Saul Zárate’s family, including his teenage daughter, have left to work and study in Oaxaca City, where Spanish prevails. While his daughter still understands Chinantec, she no longer speaks it. There are ways in which migration can support the preservation of a language: migrant communities often group together and continue speaking their native tongue as a way of maintaining a connection to home. But as the community back home is depleted, the language is uprooted from land only it can fully describe.
“The moment you do not speak your language, you lose many things,” says Eusebio Roldan Mariscal, a local farmer. “If we stop speaking Chinantec, we lose the knowledge of our ancestors – knowledge about everything that is here.”
The day after our sun-blessed hike, the rain is back and many of the farmers stay home. Eusebio Roldan Mariscal sits at a second-floor window watching the downpour. Framed by the window’s turquoise woodwork, a woman hurries across the main street under a red umbrella. “It would be nice to preserve the whistled speech,” he says, “but not even us, the elderly, are using it anymore.”
Now 63 and still working the land – weather permitting – Roldan Mariscal grew up listening to the chirping of birds. “We knew how to distinguish the sounds of certain birds that gave us signals about the time of day or even the year.” He says farmers planned planting times based on the particular birdsong that announced the rainy season was coming. There was even a bird that piped up at around five every afternoon – a signal that the day was ending and it was time to head home. “Since I was a small child, I could distinguish the sounds of the birds. I am not sure if someone who does not know how to whistle has the same ear,” he says. Like many of his generation, Roldan Mariscal remembers the names of most of the birds in Chinantec, but not in Spanish.

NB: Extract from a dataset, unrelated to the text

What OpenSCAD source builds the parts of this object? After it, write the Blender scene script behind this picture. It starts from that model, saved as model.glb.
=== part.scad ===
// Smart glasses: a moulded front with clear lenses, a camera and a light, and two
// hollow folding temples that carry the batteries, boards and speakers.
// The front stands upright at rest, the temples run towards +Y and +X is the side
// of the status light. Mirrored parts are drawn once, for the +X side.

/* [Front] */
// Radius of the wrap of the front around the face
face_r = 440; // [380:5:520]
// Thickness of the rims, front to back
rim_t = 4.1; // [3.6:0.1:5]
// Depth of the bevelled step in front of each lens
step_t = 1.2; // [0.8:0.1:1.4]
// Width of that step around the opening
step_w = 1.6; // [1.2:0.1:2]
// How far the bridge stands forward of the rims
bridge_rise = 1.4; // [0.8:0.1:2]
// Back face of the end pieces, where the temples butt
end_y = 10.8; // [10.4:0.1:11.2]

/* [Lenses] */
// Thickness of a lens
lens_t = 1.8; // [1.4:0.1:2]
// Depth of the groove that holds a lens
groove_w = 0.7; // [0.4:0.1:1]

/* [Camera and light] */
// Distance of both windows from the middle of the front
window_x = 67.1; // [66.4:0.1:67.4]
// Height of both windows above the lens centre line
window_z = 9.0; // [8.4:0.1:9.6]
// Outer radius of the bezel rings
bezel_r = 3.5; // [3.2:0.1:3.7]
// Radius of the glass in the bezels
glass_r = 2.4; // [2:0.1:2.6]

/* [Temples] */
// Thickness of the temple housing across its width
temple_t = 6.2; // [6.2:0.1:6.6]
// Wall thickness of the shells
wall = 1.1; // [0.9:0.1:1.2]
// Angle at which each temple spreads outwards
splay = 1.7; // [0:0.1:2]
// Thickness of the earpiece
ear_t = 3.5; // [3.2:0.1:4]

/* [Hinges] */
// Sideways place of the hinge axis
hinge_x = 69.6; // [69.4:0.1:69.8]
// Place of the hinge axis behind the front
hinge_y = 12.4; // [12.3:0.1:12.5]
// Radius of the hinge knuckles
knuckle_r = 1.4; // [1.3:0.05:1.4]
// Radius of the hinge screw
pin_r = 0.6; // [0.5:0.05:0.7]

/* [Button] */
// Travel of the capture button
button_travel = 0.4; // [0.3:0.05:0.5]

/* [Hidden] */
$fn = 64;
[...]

Their grandchildren, meanwhile, may not know what to call them in Chinantec – or know them at all, as their songs are no longer heard in the village.
President of the secretariat of communal resources Marcos Pantoja Jiménez says biodiversity is also being lost from the territory’s waterways: “There used to be certain species of fish and a freshwater shrimp that you cannot find now,” he says, suggesting that chemicals used in agriculture may be to blame.
And as modern farming practices harm nature, so losing the language may also mean losing ways of using natural resources sustainably. “When we are in the fields and my father tells me to cut down a certain tree, how do I do it if I do not know which tree he is talking about?” Rigoberto Mariscal Perez asks rhetorically. “We would have to search for information elsewhere – but then we would learn the names in Spanish. It would be from books that are from outside, that are not based in the context here. They cannot teach what is around you.”